With an agreed centre line, the boundaries of the buffer zone are established, which should facilitate the work of the Joint Border Verification and Monitoring Mechanism (JBVMM) agreed to by the parties in the September 2012 accords.

In the past, South Sudan had been reluctant to accept the centre line, which is straddled by disputed territory, because of its concern that the line could become the de facto boundary between Sudan and South Sudan.

The agreement also addressed economic challenges following a recent lack of cooperation between the neighbouring countries.

South Sudan’s Minister of Defense Juuk said the visit aimed at fixing the awkward ties between the countries, describing it as a “very fruitful” meeting, not least given the backdrop of deteriorating relations between the former arch enemies.

South Sudan seceded from Sudan in 2011 after a fierce war, one of Africa’s longest, which spanned decades and traumatised generations.

Juuk added that the agreement stipulated that Juba and Khartoum would move back their national forces from the disputed borders of the two countries in an effort to avoid confrontation.

The exact path of South Sudan and Sudan's border remains unclear, meaning that conflict could be sparked between the two countries at any time.

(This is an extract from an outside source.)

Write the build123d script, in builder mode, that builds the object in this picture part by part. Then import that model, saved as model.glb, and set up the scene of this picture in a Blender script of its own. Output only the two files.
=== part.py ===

Adding to volatility, the two nations also dispute how resources are distributed along the border, including the economic lifeline, oil.

Khartoum in recent months has shut down its borders with South Sudan, blocking bilateral trade between the two countries given the tense relations.

Had things always been like this there wouldn’t have been any problem between Sudan and South Sudan.

Juuk says there is still need for the two governments to work hard to address these challenges, adding that President Bashir also called on the two governments two work towards creating confidence and trust.

During South Sudan’s extended conflict, more than 400,000 people left South Sudan for Sudan, including many businesses, Juuk said.

“It’s a turning point,” Juuk told journalists. “Had things always been like this there wouldn’t have been any problem between Sudan and South Sudan […]. There is hope that relations between Sudan and South Sudan will improve.”